╔══
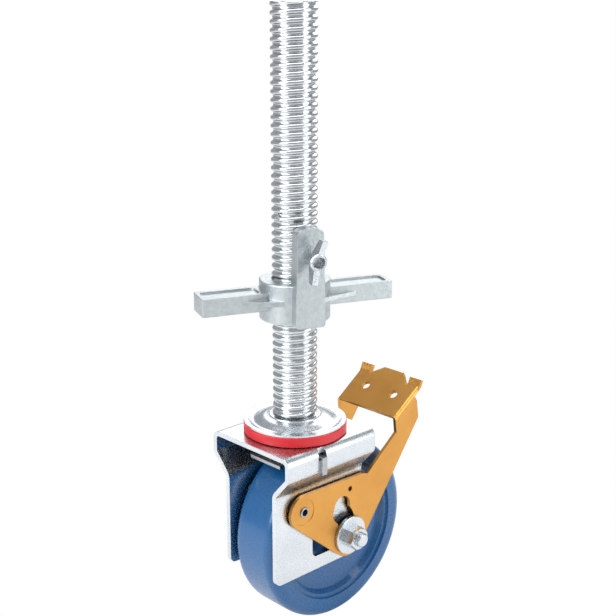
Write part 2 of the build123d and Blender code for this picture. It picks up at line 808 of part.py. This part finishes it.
with BuildPart() as levelling_nut:
    with BuildSketch(nut_axis.offset(collar_bottom)):
        Circle(collar_radius)
    extrude(amount=collar_height)
    fillet(levelling_nut.edges().filter_by(GeomType.CIRCLE), cast_edge)
    # handles with a shallow tray in their tops
    with BuildSketch(nut_axis.offset(handle_z - handle_height / 2)):
        with Locations((handle_middle, 0), (-handle_middle, 0)):
            RectangleRounded(handle_length, handle_width, cast_edge)
    extrude(amount=handle_height)
    with BuildSketch(nut_axis.offset(handle_z + handle_height / 2)):
        with Locations((handle_reach - handle_rim - tray_length / 2, 0), (tray_length / 2 + handle_rim - handle_reach, 0)):
            RectangleRounded(tray_length, handle_width - 2 * handle_rim, handle_rim)
    extrude(amount=-handle_tray, mode=Mode.SUBTRACT)
    # thin gussets between handles and collar
    with BuildSketch(nut_axis.offset(handle_z - gusset_thickness / 2)):
        with BuildLine():
            Polyline(
                (gusset_reach, -gusset_edge),
                (gusset_reach, gusset_edge),
                (tangent_along, tangent_across),
                (-tangent_along, tangent_across),
                (-gusset_reach, gusset_edge),
                (-gusset_reach, -gusset_edge),
                (-tangent_along, -tangent_across),
                (tangent_along, -tangent_across),
                close=True,
            )
        make_face()
    extrude(amount=gusset_thickness)
    # ear that steadies the tube on the nut
    with BuildSketch(ear_plane):
        with BuildLine():
            Polyline(
                (-ear_top_width / 2, ear_top - ear_crown),
                (-ear_foot_width / 2, collar_bottom),
                (ear_foot_width / 2, collar_bottom),
                (ear_top_width / 2, ear_top - ear_crown),
            )
            ThreePointArc(
                (ear_top_width / 2, ear_top - ear_crown),
                (0, ear_top),
                (-ear_top_width / 2, ear_top - ear_crown),
            )
        ear_outline = make_face()
        fillet(ear_outline.vertices().group_by(Axis.Z)[-1], ear_corner)
    extrude(amount=-(ear_face - collar_radius / 2))
    with BuildSketch(nut_axis.offset(collar_top)):
        Circle(ear_bore_radius)
    extrude(amount=ear_top, mode=Mode.SUBTRACT)
    with BuildSketch(nut_axis):
        Circle(nut_bore_radius)
    extrude(amount=ear_top, mode=Mode.SUBTRACT)
    # hole for the wing screw
    with BuildSketch(ear_plane):
        with Locations((0, screw_height)):
            Circle(screw_diameter / 2 + fit_clearance)
    extrude(amount=-(ear_face - nut_bore_radius), mode=Mode.SUBTRACT)
levelling_nut.part.label = "levelling_nut"
export_step(levelling_nut.part, "parts/levelling_nut.step")

# --- wing screw -----------------------------------------------------------------------------------

screw_origin = ear_outward * ear_face + Vector(0, 0, screw_height)
screw_plane = Plane(origin=screw_origin, x_dir=(0, 0, 1), z_dir=ear_outward)
hub_radius_screw = screw_hub_diameter / 2
shank_radius = screw_diameter / 2

with BuildPart() as wing_screw:
    with BuildSketch(Plane(screw_plane.origin, x_dir=ear_outward, z_dir=ear_plane.x_dir)):
        with BuildLine():
            Polyline(
                (ear_bore_radius - ear_face, 0),
                (ear_bore_radius - ear_face, shank_radius - 1.0),
                (ear_bore_radius - ear_face + 1.0, shank_radius),
                (screw_neck_length, shank_radius),
                (screw_neck_length + screw_hub_diameter / 4, hub_radius_screw - 0.6),
                (screw_hub_length - 1.0, hub_radius_screw),
                (screw_hub_length, hub_radius_screw - 0.8),
                (screw_hub_length, screw_cup_diameter / 2),
                (screw_hub_length - screw_cup_depth, screw_cup_diameter / 2 - 1.2),
                (screw_hub_length - screw_cup_depth, 0),
                close=True,
            )
        make_face()
    revolve(axis=Axis(screw_plane.origin, ear_outward))
    # two wings that flare outward
    wing_up = Vector(0, 0, 1) * cos(radians(wing_turn)) + ear_plane.x_dir * sin(radians(wing_turn))
    for side in (1, -1):
        with BuildSketch(Plane(screw_plane.origin, x_dir=ear_outward, z_dir=(wing_up * side).cross(ear_outward) * -1)):
            with BuildLine():
                Polyline(
                    (wing_foot, 0),
                    (wing_foot, hub_radius_screw - 1.0),
                    (wing_foot + wing_flare, wing_span / 2 - 1.5),
                    (wing_foot + wing_flare + 1.0, wing_span / 2),
                    (wing_foot + wing_flare + wing_tip, wing_span / 2),
                    (screw_hub_length - 0.5, hub_radius_screw - 1.0),
                    (screw_hub_length - 0.5, 0),
                    close=True,
                )
            make_face()
        extrude(amount=wing_thickness / 2, both=True)
    with BuildSketch(Plane(screw_plane.origin + ear_outward * screw_hub_length, x_dir=(0, 0, 1), z_dir=ear_outward)):
        Circle(screw_cup_diameter / 2 - 0.6)
    extrude(amount=-screw_cup_depth, taper=4, mode=Mode.SUBTRACT)
wing_screw.part.label = "wing_screw"
export_step(wing_screw.part, "parts/wing_screw.step")
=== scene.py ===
"""Studio view of a levelling castor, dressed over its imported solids.

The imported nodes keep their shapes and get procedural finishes.  The spindle is drawn again with a
true right-hand helix, and the axle's bolt tail with its own thread, both by Geometry Nodes.
"""

import json
import logging
from dataclasses import dataclass
from enum import Enum
from math import cos, pi, radians, sin

import bpy
from mathutils import Matrix, Vector


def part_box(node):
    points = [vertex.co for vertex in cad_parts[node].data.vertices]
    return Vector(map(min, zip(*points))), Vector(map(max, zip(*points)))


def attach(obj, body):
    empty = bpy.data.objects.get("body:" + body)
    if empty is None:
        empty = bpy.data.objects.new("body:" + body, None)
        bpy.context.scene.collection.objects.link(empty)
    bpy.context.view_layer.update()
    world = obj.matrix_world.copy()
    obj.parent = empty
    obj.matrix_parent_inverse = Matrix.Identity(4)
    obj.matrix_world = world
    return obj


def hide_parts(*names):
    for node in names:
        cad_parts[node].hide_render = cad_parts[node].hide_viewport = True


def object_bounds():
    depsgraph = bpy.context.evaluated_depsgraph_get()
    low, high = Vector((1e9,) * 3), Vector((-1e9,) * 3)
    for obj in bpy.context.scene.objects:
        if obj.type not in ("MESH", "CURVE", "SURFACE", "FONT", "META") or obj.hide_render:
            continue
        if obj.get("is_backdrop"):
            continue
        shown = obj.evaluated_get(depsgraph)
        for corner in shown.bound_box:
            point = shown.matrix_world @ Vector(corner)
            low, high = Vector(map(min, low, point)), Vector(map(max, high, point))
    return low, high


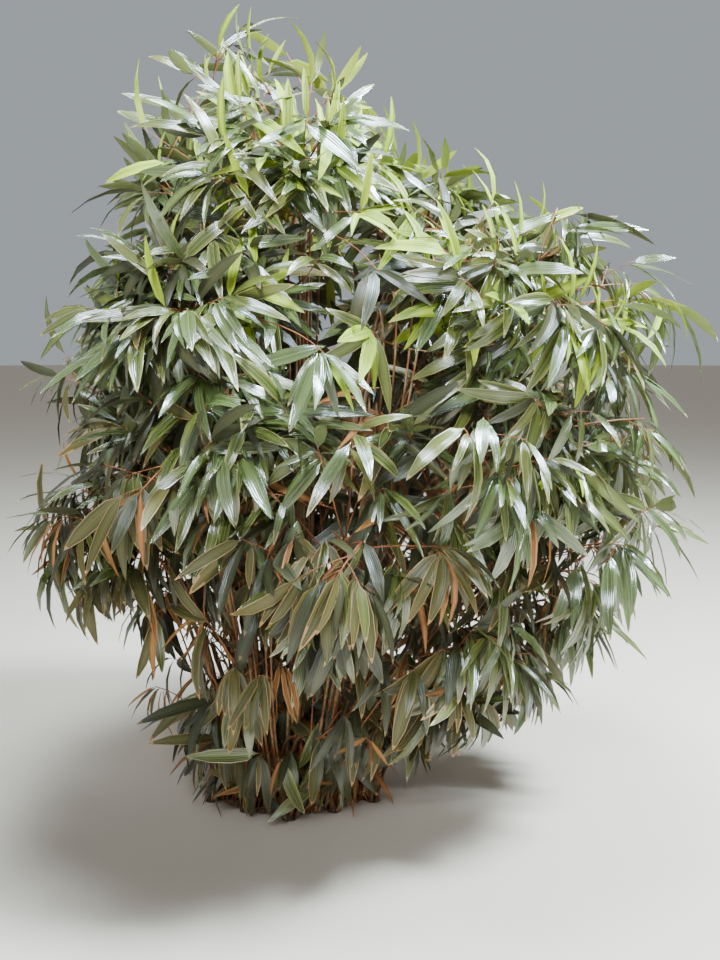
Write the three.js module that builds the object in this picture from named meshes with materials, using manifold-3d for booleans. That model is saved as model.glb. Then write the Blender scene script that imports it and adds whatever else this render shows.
╚══
Exercise requirements: The lines to quote run from the one containing "for node in" through the final line of the material above; please give them exactly, both ends included, and nothing else.

Result:
    for node in names:
        cad_parts[node].hide_render = cad_parts[node].hide_viewport = True


def object_bounds():
    depsgraph = bpy.context.evaluated_depsgraph_get()
    low, high = Vector((1e9,) * 3), Vector((-1e9,) * 3)
    for obj in bpy.context.scene.objects:
        if obj.type not in ("MESH", "CURVE", "SURFACE", "FONT", "META") or obj.hide_render:
            continue
        if obj.get("is_backdrop"):
            continue
        shown = obj.evaluated_get(depsgraph)
        for corner in shown.bound_box:
            point = shown.matrix_world @ Vector(corner)
            low, high = Vector(map(min, low, point)), Vector(map(max, high, point))
    return low, high


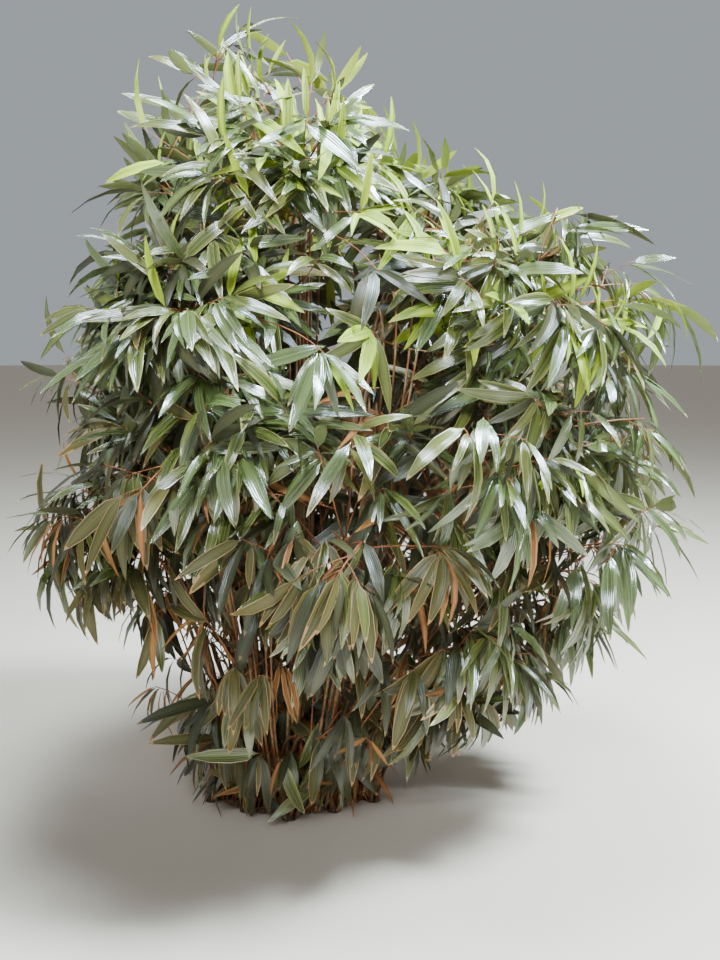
Write the three.js module that builds the object in this picture from named meshes with materials, using manifold-3d for booleans. That model is saved as model.glb. Then write the Blender scene script that imports it and adds whatever else this render shows.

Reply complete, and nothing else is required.